**Exercise objective**
From the line with "buildBodice();" to the line with "for node in", both lines included, set down exactly those lines, please, and no others.

**Dataset section**
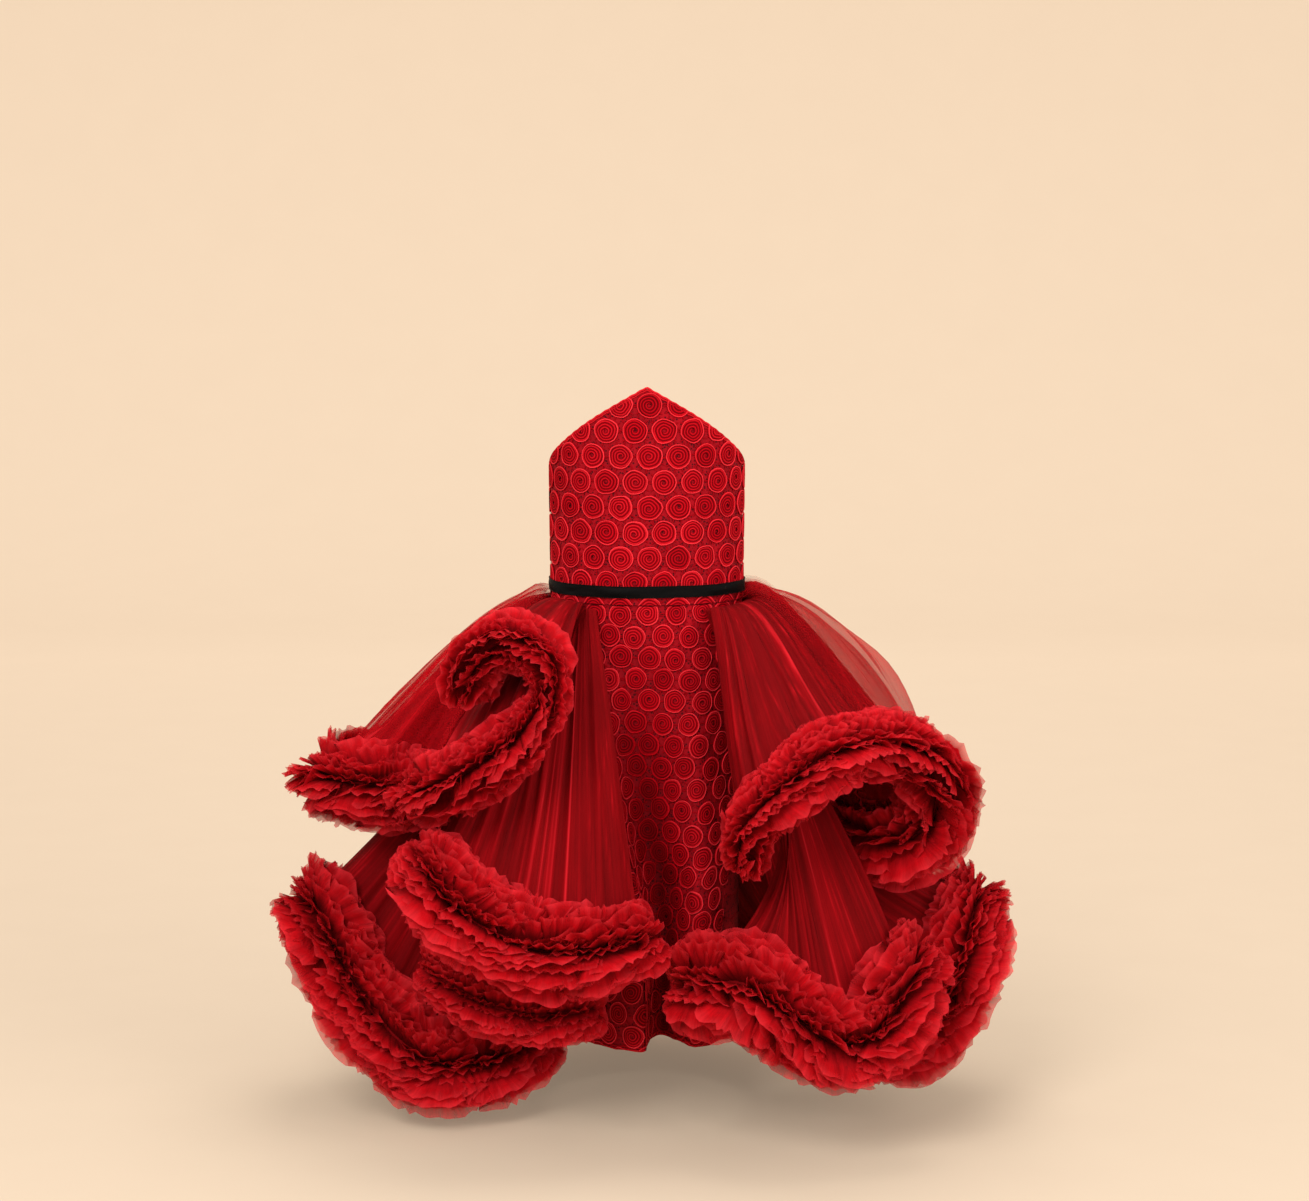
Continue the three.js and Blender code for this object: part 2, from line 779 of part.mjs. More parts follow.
function buildFlounceSheet(flounce, columns, face, normals) {
  for (const { name, first, last } of lengthsOf(columns, flounce.panels)) {
    const side = (lift) =>
      face.slice(first, last + 1).map((column, k) =>
        column.map((point, i) => {
          const moved = point.clone().addScaledVector(normals[first + k][i], lift);
          const inset = k === 0 ? 1 : k === last - first ? -1 : 0;
          const before = face[first + k - 1]?.[i] ?? point;
          const after = face[first + k + 1]?.[i] ?? point;
          const along = after.clone().sub(before).normalize();
          return moved.addScaledVector(along, (inset * SEAM_GAP) / 2);
        }),
      );
    const wall = wallTriangles(side(TULLE_WALL / 2), side(-TULLE_WALL / 2));
    addPiece(name, body(wall), TULLE_MATERIAL);
  }
}

// Points along a ruffle's spine, two to each wave, with the frame that its arms turn in
function ruffleSections(columns, face) {
  const last = columns.length - 1;
  const bottom = SHEET_ROWS;
  const sections = [];
  for (let step = 0; step <= 2 * last; step++) {
    const low = Math.floor(step / 2);
    const high = Math.ceil(step / 2);
    const hem = columns[low].hem.clone().lerp(columns[high].hem, 0.5);
    const before = columns[Math.max(0, Math.ceil(step / 2) - 1)];
    const after = columns[Math.min(last, Math.floor(step / 2) + 1)];
    const atEnd = step === 0 || step === 2 * last;
    const chord = after.hem.clone().sub(before.hem);
    const along = (atEnd ? columns[low].along.clone() : chord).normalize();
    const upCloth = new THREE.Vector3();
    for (const k of [low, high]) {
      upCloth.add(face[k][bottom - 1].clone().sub(face[k][bottom]).normalize());
    }
    upCloth.addScaledVector(along, -upCloth.dot(along)).normalize();
    const outward = along.clone().cross(upCloth).normalize();
    sections.push({
      centre: hem.addScaledVector(upCloth, -(SEAT_GAP + SPINE_HALF)),
      along,
      upCloth,
      outward,
      radius: mix(columns[low].radius, columns[high].radius, 0.5),
    });
  }
  return sections;
}

// A ruffle's outline at one section: a small spine with three arms, all swung to one side.
function ruffleOutline(section, swing, radius) {
  const arms = [
    { toward: 97, from: [1, 1], to: [-1, 1] },
    { toward: 180, from: [-1, 1], to: [-1, -1] },
    { toward: 263, from: [-1, -1], to: [1, -1] },
  ];
  const flat = [];
  for (const arm of arms) {
    const middle = THREE.MathUtils.degToRad(arm.toward);
    const tip = [radius * Math.cos(middle + swing), radius * Math.sin(middle + swing)];
    const aside = [Math.sin(middle) * TIP_HALF, -Math.cos(middle) * TIP_HALF];
    flat.push([arm.from[0] * SPINE_HALF, arm.from[1] * SPINE_HALF]);
    flat.push([tip[0] + aside[0], tip[1] + aside[1]]);
    flat.push([tip[0] - aside[0], tip[1] - aside[1]]);
  }
  flat.push([SPINE_HALF, -SPINE_HALF]);
  return flat.map(([up, out]) =>
    section.centre
      .clone()
      .addScaledVector(section.upCloth, up)
      .addScaledVector(section.outward, out),
  );
}

function buildRuffles(flounce, columns, sections) {
  for (const { name, first, last } of lengthsOf(columns, flounce.strips)) {
    const outlines = [];
    const centres = [];
    for (let step = 2 * first; step <= 2 * last; step++) {
      const end = step === 2 * first ? 1 : step === 2 * last ? -1 : 0;
      const section = { ...sections[step] };
      section.centre = section.centre
        .clone()
        .addScaledVector(section.along, (end * SEAM_GAP) / 2);
      const uneven = 0.95 + 0.05 * Math.sin(step * 2.4);
      const swing = SWING * (step % 2 ? 1 : -1);
      outlines.push(ruffleOutline(section, swing, section.radius * uneven));
      centres.push(section.centre);
    }
    const triangles = [];
    const sides = outlines[0].length;
    for (let i = 0; i + 1 < outlines.length; i++) {
      const [here, there] = [outlines[i], outlines[i + 1]];
      for (let j = 0; j < sides; j++) {
        const next = (j + 1) % sides;
        // both faces of an arm are split along the same diagonal, so that they can't cross
        const inward = j % 3 === 2;
        const split = inward
          ? [[here[j], here[next], there[j]], [here[next], there[next], there[j]]]
          : quad(here[j], here[next], there[next], there[j]);
        triangles.push(...split);
      }
    }
    const lastOutline = outlines.at(-1);
    for (let j = 0; j < sides; j++) {
      const next = (j + 1) % sides;
      triangles.push([outlines[0][next], outlines[0][j], centres[0]]);
      triangles.push([lastOutline[j], lastOutline[next], centres.at(-1)]);
    }
    addPiece(name, body(triangles), RUFFLE_MATERIAL);
  }
}

buildBodice();
buildBelt();
buildZip();
buildLaceSkirt();
for (const flounce of FLOUNCES) {
  const columns = flounceColumns(flounce);
  const face = flounceFace(columns, flounce.flare);
  buildFlounceSheet(flounce, columns, face, faceNormals(face));
  buildRuffles(flounce, columns, ruffleSections(columns, face));
}

export default gown;
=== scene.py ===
import math

import bpy
import numpy as np
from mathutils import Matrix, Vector


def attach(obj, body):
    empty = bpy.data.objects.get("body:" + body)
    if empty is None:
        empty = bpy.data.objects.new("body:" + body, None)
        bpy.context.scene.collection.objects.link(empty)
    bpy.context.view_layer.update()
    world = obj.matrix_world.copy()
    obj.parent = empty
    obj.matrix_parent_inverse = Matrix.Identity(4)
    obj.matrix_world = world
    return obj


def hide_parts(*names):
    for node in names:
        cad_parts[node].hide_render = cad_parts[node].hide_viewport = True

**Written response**
buildBodice();
buildBelt();
buildZip();
buildLaceSkirt();
for (const flounce of FLOUNCES) {
  const columns = flounceColumns(flounce);
  const face = flounceFace(columns, flounce.flare);
  buildFlounceSheet(flounce, columns, face, faceNormals(face));
  buildRuffles(flounce, columns, ruffleSections(columns, face));
}

export default gown;
=== scene.py ===
import math

import bpy
import numpy as np
from mathutils import Matrix, Vector


def attach(obj, body):
    empty = bpy.data.objects.get("body:" + body)
    if empty is None:
        empty = bpy.data.objects.new("body:" + body, None)
        bpy.context.scene.collection.objects.link(empty)
    bpy.context.view_layer.update()
    world = obj.matrix_world.copy()
    obj.parent = empty
    obj.matrix_parent_inverse = Matrix.Identity(4)
    obj.matrix_world = world
    return obj


def hide_parts(*names):
    for node in names:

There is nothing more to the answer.